— start of DATASET CONTENT —
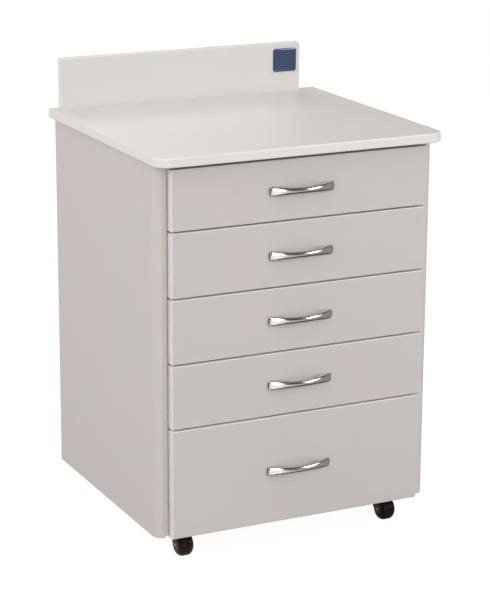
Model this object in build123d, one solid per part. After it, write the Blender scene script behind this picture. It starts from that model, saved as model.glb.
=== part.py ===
from build123d import *
import math
import os

# Mobile drawer cabinet for a dental room: five drawers on full-extension ball
# slides between two side panels with quarter-round front edges, a worktop with
# rounded front corners and an upstand, on four twin-wheel swivel casters.
#
# Units are millimetres. +Z is up, +X is the user's right, the drawer fronts
# face -Y. The origin is on the floor, under the centre of the whole object.

# ---------------------------------------------------------------- dimensions
board = 16.0            # laminated board thickness
front_t = 18.0          # drawer fronts are a size thicker
box_board = 12.0        # drawer box board thickness

body_w = 500.0          # over both side panels
body_d = 422.0          # side panel depth
panel_round = 15.9      # quarter-round on the outer front edge of a side panel
y_back = 219.0          # back edge of the side panels
y_panel_front = y_back - body_d
z_body = 48.0           # underside of the body: height of the casters
z_under_top = 665.5     # underside of the worktop

top_w = 513.0
top_back = 234.0        # the worktop passes the body at the back by 15 mm
top_front = -232.0
top_corner_r = 25.0
top_edge_r = 2.5
z_top = z_under_top + board

up_left = -237.5        # the upstand is set a little to the left
up_right = 219.5
up_height = 86.0
up_seat = 2.0           # depth of the seat cut for it in the worktop

back_t = 3.0            # back panel, set in a rebate
back_lap = 8.0

badge_w, badge_h, badge_t, badge_r = 45.4, 41.5, 1.8, 4.5
badge_x, badge_z = 189.2, 737.2

front_w = 454.0         # drawer front width: 7 mm reveal at each side
front_y = -216.0        # outer plane of the drawer fronts
front_gap = 3.0
front_edge_r = 1.6
#         bottom z above the body's underside, height
fronts = [(512.2, 98.8), (403.7, 105.5), (295.2, 105.5), (186.7, 105.5), (0.0, 183.7)]
# drawer box: bottom above the front's lower edge, height
boxes = [(12.0, 74.0), (12.0, 74.0), (12.0, 74.0), (12.0, 74.0), (22.0, 140.0)]
box_half = 213.0        # half the outer width of a drawer box
box_len = 400.0
base_t = 4.0

slide_len = 400.0
slide_y = -194.0        # front end of the slides, drawers shut
travel = 385.0

handle_len = 115.0
handle_end_h = 13.8
handle_mid_h = 8.6
handle_reach = 18.0
handle_gap = 12.6       # finger space behind the bow, at its middle
handle_cc = 96.0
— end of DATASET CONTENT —
Repeat the listing exactly, from its first line to its last.

§ RESPONSE FOR THIS EXERCISE:
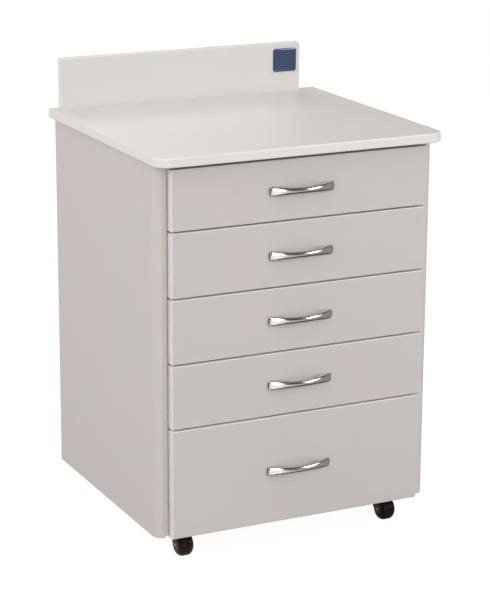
Model this object in build123d, one solid per part. After it, write the Blender scene script behind this picture. It starts from that model, saved as model.glb.
=== part.py ===
from build123d import *
import math
import os

# Mobile drawer cabinet for a dental room: five drawers on full-extension ball
# slides between two side panels with quarter-round front edges, a worktop with
# rounded front corners and an upstand, on four twin-wheel swivel casters.
#
# Units are millimetres. +Z is up, +X is the user's right, the drawer fronts
# face -Y. The origin is on the floor, under the centre of the whole object.

# ---------------------------------------------------------------- dimensions
board = 16.0            # laminated board thickness
front_t = 18.0          # drawer fronts are a size thicker
box_board = 12.0        # drawer box board thickness

body_w = 500.0          # over both side panels
body_d = 422.0          # side panel depth
panel_round = 15.9      # quarter-round on the outer front edge of a side panel
y_back = 219.0          # back edge of the side panels
y_panel_front = y_back - body_d
z_body = 48.0           # underside of the body: height of the casters
z_under_top = 665.5     # underside of the worktop

top_w = 513.0
top_back = 234.0        # the worktop passes the body at the back by 15 mm
top_front = -232.0
top_corner_r = 25.0
top_edge_r = 2.5
z_top = z_under_top + board

up_left = -237.5        # the upstand is set a little to the left
up_right = 219.5
up_height = 86.0
up_seat = 2.0           # depth of the seat cut for it in the worktop

back_t = 3.0            # back panel, set in a rebate
back_lap = 8.0

badge_w, badge_h, badge_t, badge_r = 45.4, 41.5, 1.8, 4.5
badge_x, badge_z = 189.2, 737.2

front_w = 454.0         # drawer front width: 7 mm reveal at each side
front_y = -216.0        # outer plane of the drawer fronts
front_gap = 3.0
front_edge_r = 1.6
#         bottom z above the body's underside, height
fronts = [(512.2, 98.8), (403.7, 105.5), (295.2, 105.5), (186.7, 105.5), (0.0, 183.7)]
# drawer box: bottom above the front's lower edge, height
boxes = [(12.0, 74.0), (12.0, 74.0), (12.0, 74.0), (12.0, 74.0), (22.0, 140.0)]
box_half = 213.0        # half the outer width of a drawer box
box_len = 400.0
base_t = 4.0

slide_len = 400.0
slide_y = -194.0        # front end of the slides, drawers shut
travel = 385.0

handle_len = 115.0
handle_end_h = 13.8
handle_mid_h = 8.6
handle_reach = 18.0
handle_gap = 12.6       # finger space behind the bow, at its middle
handle_cc = 96.0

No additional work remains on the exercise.